Since the 2001 agreement, over 300 cut blocks have been logged in the Great Bear Rainforest; 74 per cent of logging is done by clearcutting, which removes 70 to 100 per cent of the trees on a specific logging site.
In their report, the David Suzuki Foundation says, “EBM objectives and targets that would serve to protect ecosystem values are limited by economic objectives.”
“Unfortunately, a decision was made by some in the environmental community to drop the hammer and sit down and try to negotiate with the companies,” said McAllister. “This was and remains a mistake because it unfortunately legitimizes the actions of these companies.”
Finding joint solutions
Timber companies got involved with the plan through the Joint Solutions Project, an initiative formed by nine environmental groups and forestry companies to collaborate on finding new solutions to longstanding environmental disagreements in the Great Bear Rainforest.

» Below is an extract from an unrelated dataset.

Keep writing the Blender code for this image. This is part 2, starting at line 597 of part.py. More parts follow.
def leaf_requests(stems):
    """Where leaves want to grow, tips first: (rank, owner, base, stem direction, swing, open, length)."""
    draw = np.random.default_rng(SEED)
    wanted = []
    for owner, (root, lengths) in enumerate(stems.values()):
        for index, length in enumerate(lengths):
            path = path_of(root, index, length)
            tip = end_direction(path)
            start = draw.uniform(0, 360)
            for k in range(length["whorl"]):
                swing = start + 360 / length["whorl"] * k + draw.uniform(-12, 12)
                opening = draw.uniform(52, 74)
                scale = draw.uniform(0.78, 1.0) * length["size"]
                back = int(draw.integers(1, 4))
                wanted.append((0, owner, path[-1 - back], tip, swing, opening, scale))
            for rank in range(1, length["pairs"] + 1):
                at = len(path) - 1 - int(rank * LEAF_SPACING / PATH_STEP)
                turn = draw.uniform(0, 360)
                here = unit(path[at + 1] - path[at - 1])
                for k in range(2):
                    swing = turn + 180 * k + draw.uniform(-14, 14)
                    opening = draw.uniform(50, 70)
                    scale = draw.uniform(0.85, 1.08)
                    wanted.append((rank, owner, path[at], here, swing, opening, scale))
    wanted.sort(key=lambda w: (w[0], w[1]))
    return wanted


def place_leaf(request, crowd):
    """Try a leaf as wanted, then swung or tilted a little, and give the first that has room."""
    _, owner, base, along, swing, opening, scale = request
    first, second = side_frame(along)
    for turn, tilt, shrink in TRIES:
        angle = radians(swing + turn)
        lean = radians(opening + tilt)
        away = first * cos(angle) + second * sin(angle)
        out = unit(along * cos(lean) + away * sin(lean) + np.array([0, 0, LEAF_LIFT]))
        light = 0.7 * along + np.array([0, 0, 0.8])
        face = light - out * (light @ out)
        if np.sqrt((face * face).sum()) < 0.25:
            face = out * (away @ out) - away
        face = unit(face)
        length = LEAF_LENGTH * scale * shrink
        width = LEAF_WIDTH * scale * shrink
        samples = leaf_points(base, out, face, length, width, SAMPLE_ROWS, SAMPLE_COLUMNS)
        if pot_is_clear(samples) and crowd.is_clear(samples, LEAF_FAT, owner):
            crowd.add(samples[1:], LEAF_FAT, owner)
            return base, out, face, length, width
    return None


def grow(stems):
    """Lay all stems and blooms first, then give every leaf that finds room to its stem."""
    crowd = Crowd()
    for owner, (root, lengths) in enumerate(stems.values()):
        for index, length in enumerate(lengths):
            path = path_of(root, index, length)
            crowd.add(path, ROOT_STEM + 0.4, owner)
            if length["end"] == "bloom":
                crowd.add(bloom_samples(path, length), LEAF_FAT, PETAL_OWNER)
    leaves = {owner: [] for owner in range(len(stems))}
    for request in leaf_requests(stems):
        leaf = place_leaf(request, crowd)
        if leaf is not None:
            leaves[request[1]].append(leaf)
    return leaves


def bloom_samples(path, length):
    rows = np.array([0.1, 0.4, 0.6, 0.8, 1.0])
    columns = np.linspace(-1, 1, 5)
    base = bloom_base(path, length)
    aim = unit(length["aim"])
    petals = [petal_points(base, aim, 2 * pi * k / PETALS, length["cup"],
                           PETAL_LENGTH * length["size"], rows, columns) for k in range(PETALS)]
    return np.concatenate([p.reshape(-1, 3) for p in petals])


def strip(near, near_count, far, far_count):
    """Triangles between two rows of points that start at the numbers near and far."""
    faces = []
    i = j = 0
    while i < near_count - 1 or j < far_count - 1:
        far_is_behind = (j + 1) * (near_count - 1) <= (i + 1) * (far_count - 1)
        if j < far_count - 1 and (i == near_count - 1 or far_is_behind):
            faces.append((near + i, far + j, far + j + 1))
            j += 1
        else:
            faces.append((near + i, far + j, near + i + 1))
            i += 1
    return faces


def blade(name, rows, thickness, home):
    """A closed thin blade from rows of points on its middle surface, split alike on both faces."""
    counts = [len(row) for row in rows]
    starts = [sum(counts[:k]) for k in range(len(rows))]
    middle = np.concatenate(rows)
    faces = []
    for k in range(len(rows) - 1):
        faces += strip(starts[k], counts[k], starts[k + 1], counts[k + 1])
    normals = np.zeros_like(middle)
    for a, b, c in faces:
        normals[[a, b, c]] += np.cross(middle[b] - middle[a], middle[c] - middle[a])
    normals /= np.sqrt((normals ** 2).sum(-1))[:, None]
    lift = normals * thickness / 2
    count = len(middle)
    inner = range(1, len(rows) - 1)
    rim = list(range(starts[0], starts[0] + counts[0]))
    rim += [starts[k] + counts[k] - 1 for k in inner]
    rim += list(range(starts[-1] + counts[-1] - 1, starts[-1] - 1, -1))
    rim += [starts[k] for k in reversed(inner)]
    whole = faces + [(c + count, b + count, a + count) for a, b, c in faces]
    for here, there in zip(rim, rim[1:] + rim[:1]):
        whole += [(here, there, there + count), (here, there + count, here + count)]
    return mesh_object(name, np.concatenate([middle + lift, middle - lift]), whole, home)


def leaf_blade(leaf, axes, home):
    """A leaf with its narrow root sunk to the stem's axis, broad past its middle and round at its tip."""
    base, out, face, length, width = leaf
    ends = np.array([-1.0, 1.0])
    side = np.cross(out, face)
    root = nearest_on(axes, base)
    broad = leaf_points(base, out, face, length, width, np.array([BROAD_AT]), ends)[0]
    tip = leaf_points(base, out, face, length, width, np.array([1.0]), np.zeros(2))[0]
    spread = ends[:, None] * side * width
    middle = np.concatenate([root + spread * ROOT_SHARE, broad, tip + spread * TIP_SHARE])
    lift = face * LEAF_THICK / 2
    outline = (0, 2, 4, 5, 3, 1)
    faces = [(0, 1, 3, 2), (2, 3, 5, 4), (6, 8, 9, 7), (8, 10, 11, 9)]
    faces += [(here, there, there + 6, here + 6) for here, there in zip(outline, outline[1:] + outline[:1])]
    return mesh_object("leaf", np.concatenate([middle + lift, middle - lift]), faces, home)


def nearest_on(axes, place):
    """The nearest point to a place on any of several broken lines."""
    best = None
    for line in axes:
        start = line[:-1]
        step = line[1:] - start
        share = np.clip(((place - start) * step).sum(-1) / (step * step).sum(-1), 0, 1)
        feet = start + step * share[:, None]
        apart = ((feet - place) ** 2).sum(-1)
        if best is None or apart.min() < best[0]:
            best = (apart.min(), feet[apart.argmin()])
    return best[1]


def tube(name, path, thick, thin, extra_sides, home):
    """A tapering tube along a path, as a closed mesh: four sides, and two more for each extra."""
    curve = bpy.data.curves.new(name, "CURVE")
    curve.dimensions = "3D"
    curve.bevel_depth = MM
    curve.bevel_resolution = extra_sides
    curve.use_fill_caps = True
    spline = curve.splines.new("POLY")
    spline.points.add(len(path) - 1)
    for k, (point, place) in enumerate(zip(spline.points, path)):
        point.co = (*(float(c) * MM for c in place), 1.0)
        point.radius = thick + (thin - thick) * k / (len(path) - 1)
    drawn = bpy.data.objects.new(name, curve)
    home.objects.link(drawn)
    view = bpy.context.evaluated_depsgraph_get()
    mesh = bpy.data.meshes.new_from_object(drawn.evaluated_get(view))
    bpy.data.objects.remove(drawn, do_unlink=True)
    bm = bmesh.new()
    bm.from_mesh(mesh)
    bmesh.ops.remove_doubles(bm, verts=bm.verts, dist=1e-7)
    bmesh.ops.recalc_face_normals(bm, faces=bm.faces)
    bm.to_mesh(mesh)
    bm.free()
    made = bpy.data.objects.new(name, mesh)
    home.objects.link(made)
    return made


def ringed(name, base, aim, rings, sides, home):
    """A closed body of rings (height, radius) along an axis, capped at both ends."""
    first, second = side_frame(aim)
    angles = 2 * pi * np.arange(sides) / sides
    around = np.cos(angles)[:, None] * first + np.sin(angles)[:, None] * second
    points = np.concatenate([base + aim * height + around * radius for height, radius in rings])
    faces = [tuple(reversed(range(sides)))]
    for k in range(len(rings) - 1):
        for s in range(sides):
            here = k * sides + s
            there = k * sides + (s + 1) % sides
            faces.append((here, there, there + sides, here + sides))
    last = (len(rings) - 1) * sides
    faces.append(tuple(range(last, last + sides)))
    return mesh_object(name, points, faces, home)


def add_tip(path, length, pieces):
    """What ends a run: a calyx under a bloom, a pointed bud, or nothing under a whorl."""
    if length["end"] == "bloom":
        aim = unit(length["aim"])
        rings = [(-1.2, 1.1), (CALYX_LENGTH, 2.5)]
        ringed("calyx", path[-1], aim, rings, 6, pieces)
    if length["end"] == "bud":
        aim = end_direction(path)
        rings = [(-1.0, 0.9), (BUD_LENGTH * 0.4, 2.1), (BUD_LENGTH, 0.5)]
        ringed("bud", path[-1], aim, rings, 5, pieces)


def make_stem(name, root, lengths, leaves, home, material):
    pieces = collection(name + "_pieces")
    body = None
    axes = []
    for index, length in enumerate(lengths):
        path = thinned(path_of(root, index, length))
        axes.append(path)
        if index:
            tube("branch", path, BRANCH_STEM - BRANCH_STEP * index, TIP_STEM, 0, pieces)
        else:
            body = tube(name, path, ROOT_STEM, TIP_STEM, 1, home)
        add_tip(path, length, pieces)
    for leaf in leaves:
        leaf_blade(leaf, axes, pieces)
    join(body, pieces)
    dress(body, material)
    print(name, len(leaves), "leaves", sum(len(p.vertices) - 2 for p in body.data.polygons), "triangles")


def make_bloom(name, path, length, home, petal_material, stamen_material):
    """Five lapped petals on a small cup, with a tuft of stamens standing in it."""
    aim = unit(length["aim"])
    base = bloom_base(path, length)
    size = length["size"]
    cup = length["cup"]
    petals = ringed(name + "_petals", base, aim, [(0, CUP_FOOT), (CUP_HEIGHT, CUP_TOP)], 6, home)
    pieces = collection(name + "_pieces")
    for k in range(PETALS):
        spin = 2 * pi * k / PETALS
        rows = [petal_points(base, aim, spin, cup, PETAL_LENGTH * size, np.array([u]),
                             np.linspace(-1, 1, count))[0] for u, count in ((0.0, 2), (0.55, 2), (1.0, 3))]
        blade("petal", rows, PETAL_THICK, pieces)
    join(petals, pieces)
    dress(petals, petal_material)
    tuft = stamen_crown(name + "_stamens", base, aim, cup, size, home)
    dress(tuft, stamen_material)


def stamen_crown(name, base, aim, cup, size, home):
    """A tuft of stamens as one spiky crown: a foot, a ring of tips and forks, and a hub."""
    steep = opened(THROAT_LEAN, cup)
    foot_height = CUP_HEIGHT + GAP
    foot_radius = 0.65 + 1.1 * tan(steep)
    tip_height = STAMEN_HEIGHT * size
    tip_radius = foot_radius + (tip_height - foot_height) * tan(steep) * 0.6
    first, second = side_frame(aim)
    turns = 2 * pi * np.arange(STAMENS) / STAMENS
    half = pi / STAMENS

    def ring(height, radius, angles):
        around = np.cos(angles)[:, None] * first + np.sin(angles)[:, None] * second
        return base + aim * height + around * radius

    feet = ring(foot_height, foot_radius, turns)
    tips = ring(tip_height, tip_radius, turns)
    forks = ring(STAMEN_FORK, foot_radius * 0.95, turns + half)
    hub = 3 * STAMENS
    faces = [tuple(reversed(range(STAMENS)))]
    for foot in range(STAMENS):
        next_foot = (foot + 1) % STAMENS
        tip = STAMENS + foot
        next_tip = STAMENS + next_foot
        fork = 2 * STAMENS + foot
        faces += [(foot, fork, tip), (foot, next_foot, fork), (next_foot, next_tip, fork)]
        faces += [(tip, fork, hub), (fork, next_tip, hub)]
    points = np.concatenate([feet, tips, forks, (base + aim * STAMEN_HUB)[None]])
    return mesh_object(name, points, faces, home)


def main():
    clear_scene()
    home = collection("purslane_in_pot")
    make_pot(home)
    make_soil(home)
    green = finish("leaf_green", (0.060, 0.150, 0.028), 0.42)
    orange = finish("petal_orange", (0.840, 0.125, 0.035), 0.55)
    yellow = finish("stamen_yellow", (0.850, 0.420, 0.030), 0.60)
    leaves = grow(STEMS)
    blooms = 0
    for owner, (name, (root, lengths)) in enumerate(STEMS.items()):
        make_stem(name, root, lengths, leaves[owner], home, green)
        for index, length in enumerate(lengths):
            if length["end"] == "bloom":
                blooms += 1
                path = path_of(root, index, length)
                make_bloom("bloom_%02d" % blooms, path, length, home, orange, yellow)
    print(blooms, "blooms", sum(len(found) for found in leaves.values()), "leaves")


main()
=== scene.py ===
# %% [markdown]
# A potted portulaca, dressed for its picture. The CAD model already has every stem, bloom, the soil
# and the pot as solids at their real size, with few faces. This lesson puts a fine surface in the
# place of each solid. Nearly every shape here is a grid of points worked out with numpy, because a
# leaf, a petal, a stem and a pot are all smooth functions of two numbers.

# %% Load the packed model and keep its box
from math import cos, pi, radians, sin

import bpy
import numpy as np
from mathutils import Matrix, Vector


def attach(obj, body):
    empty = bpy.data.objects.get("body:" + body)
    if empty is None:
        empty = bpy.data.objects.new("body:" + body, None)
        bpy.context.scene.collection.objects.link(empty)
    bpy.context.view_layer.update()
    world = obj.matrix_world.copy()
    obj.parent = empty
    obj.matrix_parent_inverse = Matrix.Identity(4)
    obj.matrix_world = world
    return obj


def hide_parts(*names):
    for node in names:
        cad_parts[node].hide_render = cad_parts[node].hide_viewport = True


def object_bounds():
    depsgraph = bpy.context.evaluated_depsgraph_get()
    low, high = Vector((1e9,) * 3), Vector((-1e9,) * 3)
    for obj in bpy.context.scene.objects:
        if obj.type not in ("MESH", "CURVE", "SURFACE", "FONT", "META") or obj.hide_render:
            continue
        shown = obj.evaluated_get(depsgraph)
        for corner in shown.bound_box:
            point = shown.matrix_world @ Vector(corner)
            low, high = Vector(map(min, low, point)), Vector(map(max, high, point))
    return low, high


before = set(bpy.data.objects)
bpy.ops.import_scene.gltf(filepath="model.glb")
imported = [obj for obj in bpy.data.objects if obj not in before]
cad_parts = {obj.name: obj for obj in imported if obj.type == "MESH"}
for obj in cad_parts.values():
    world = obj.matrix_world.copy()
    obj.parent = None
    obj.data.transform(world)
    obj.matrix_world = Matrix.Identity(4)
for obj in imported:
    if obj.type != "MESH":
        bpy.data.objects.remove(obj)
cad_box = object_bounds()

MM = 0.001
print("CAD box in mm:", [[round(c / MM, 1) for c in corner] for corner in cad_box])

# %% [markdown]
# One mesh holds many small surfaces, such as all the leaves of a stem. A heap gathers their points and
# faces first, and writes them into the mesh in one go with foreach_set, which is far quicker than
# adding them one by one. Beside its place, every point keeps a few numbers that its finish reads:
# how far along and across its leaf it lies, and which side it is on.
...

“It has been an amazing transformation to see two divergent interests find a way to partner together on land-use recommendations in Coastal B.C. that makes sense for both the environment and forestry,” said Ric Slaco, Vice-President and Chief Forester of Interfor, in March.
“Five years ago, our business was at risk as B.C.’s forest practices came under fire from a number of environmental campaigns,” wrote NorskeCanada president and CEO Russell J. Horner in an April letter to Premier Gordon Campbell.
“Fortunately, the innovative collaboration that became known as the Joint Solutions Project completely changed the perspective of B.C. held by many of our customers . . .”
Those new perspectives are based on a plan that hasn’t yet been approved, and that’s causing some problems for industry, as business people and buyers are wondering why things haven’t changed yet.
Forestry representatives claim they are ready to adopt EBM principles—if only they would be passed into law and made clear for those on the ground.
Waiting for government
Though he believes the plan is flawed and “should only be considered a first step towards the goal of protecting the Great Bear—not a final solution,” Raincoast’s McAllister wants to see it approved by government. “We will maintain our efforts in securing more protection,” he said.
Lisa Matthaus, from the B.C. Chapter of the Sierra Club of Canada, acknowledges the shortcomings of the agreement. “We wanted to meet the recommendations of the scientists,” she said, “but we couldn’t.”
According to Matthaus, the only reason the environmental groups are agreeing to the plan and continuing to be supportive is because it is a package of protected areas and a commitment to implement EBM by March 2009.
“The protected areas alone are not sufficient,” she said, “but this is a political compromise. You need to have a lot of parties in agreement.”
And as it stands, those involved have agreed. What remains is government approval.
According to Matthaus, government-to-government negotiations between the provincial government and First Nations are still ongoing. “There are outstanding elements they are still trying to finalize,” she said. “There is still a possibility, a strong hope that this will go to cabinet before Christmas.”